Borderline Personality Disorder Myths
BPD is not what you think
Borderline Personality Disorder (BPD) is a diagnosed mental health disorder that is not that well understood by the general population or even some mental health professionals. In addition, it is a disorder that tends to impact and even result in emotional distress by others. Perhaps as a result of these facts, there are many myths that surround the illness. Below are just some of the false beliefs of BPD.
MYTH: Borderline personality disorder is not treatable
Borderline personality disorder (BPD) is, in fact extremely treatable. Having a diagnosis [b]does not[/b] mean that a person will forever have BPD. Hard work and effective treatment can greatly increase the likely that the disorder will remit and the BP will no longer experience the problematic level of dysfunction. There are several different treatments specifically addressing the needs of people with BPD – one of these is Dialectical Behavioral Therapy (DBT).
Even without treatment the symptoms of the disorder will ebb and flow over time; sometimes a BP will be more stable than others.
MYTH: All those with BPD are victims of childhood abuse
Too often, well meaning persons who do not understand borderline personality disorder (BPD), believe that those with the disorder must have been victims of severe abuse (physical, sexual, verbal) as children. This is not true. Some BPs were abused as children, but by no means all. Similarly some BPs experienced a childhood trauma, but again, by no means all.
The exact cause of the BPD is unknown, and likely differs from person to person. However, the cause is generally seen as a combination of biological and environmental factors. In addition, much of the environmental contribution is based on the perception of the individual; a BP may experiencing their childhood as invalidating even though there was no abuse present.
MYTH: Children and Adolescents Cannot be Diagnosed with BPD
This is not true, children and adolescents can be diagnosed with borderline personality disorder (BPD). Due to the general accepted belief that personality is still forming until a person has passed out of adolescence, diagnosing non-adults with BPD has been quite controversial. However, the Diagnostic Statistical Manual, Fourth Edition (DSM IV) lays out clear standards under which a diagnosis of BPD can be given to young people.
Although caution must be used when giving any diagnosis, this can be especially true for BPD, as the symptoms can often mimic typical adolescent behavior. Therefore the persistence, severity, and level of dysfunction must be considered when diagnosing BPD. Early diagnosis can be helpful ensuring that an individual gets the intervention needed to treat the condition.
MYTH: Bipolar is commonly found in those with BPD
This is not true. Although the symptoms of bipolar and borderline personality disorder (BPD) may appear somewhat similar at times they are two very distinct diagnoses, and have been found not to commonly coexist.
It is possible that a BP may have bipolar as well, it is also possible that a person with diagnosed with bipolar might be experiencing symptoms BPD. However, the incidence of co-occurrence is no greater than for the general population.
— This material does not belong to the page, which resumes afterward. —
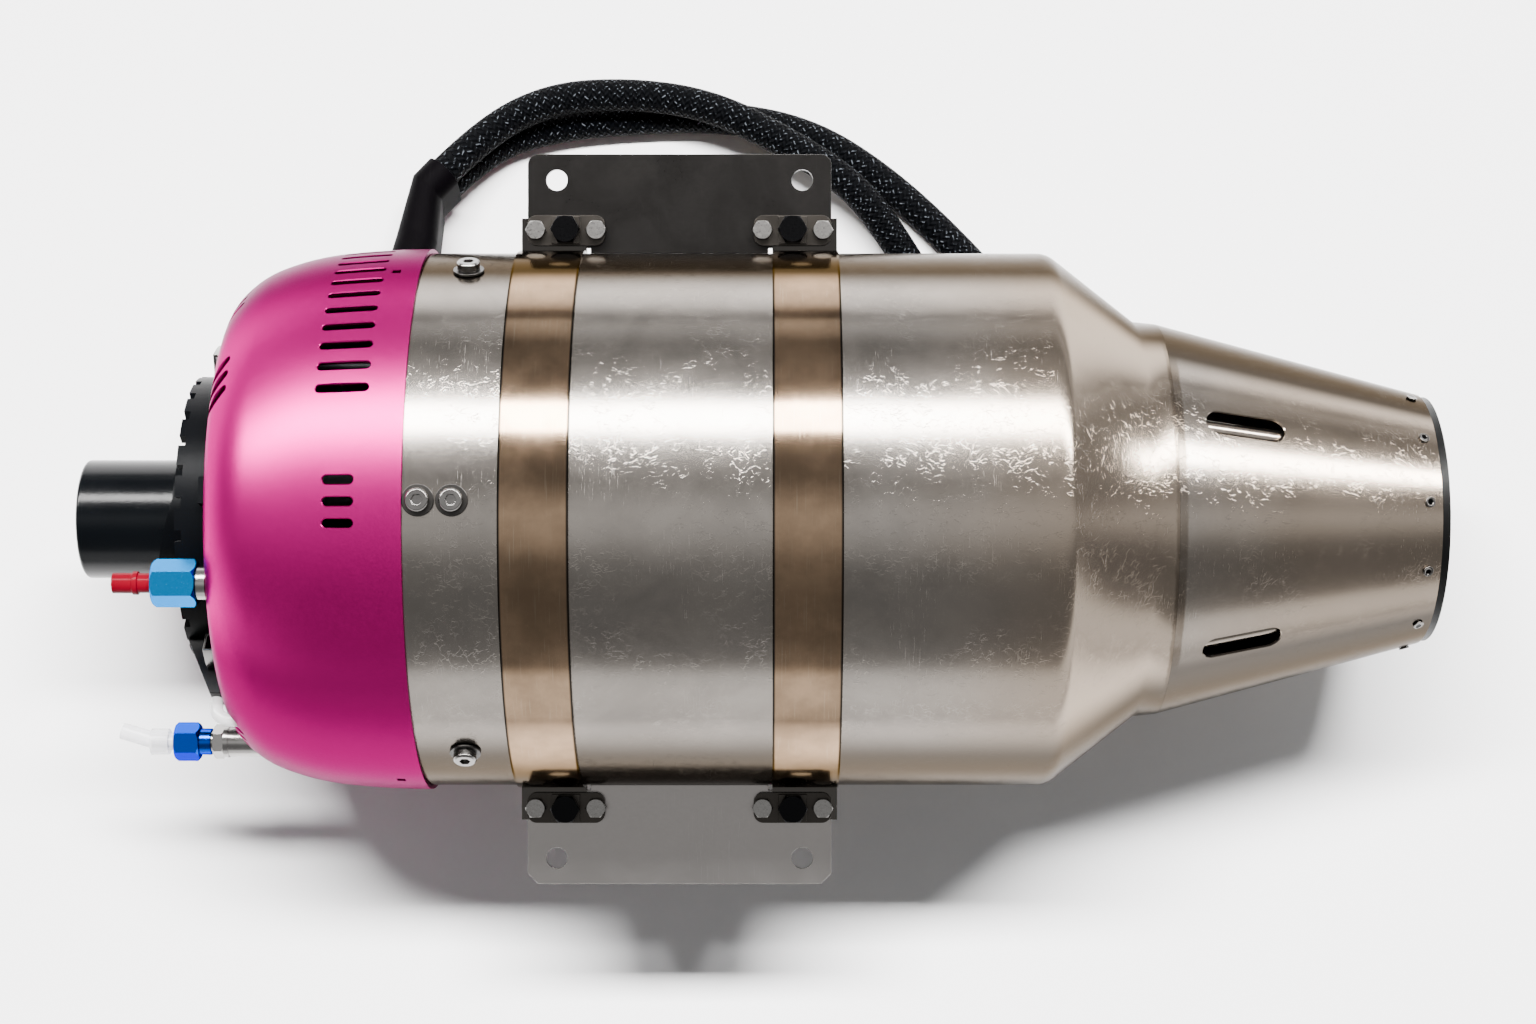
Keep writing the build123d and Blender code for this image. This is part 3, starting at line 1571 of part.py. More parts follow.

It is also important to note that medications used to treat BPD may be the same as those typically prescribed for bipolar disorder. Again the diagnosis relates to the symptoms not the treatment.
MYTH: BPD is only found in women
Borderline personality disorder (BPD) is found in all genders, although women make up about 75% of those diagnosed with BPD.
BPD is a real mental health diagnosis with array of symptoms. The symptoms manifested may differ in genders, but the underlying issues are the same.
MYTH: All those with BPD act the same – Know one BP, know them all
This cannot be more untrue.
Borderline personality disorder (BPD) is a disorder with nine possible criteria, of which only five must be met. As a result there are 256 possible combinations of the criteria that could result in a diagnosis of BPD. It is possible for two people to be diagnosed with BPD while only having one of the diagnostic criteria in common.
In addition, not all individuals manifest the specific symptoms in the same way. One person’s unclear sense of identity may appear very different than another person’s: one person may seem to drift from interest to interest, while another achieves clear success but continues to feel insufficient and uncertain.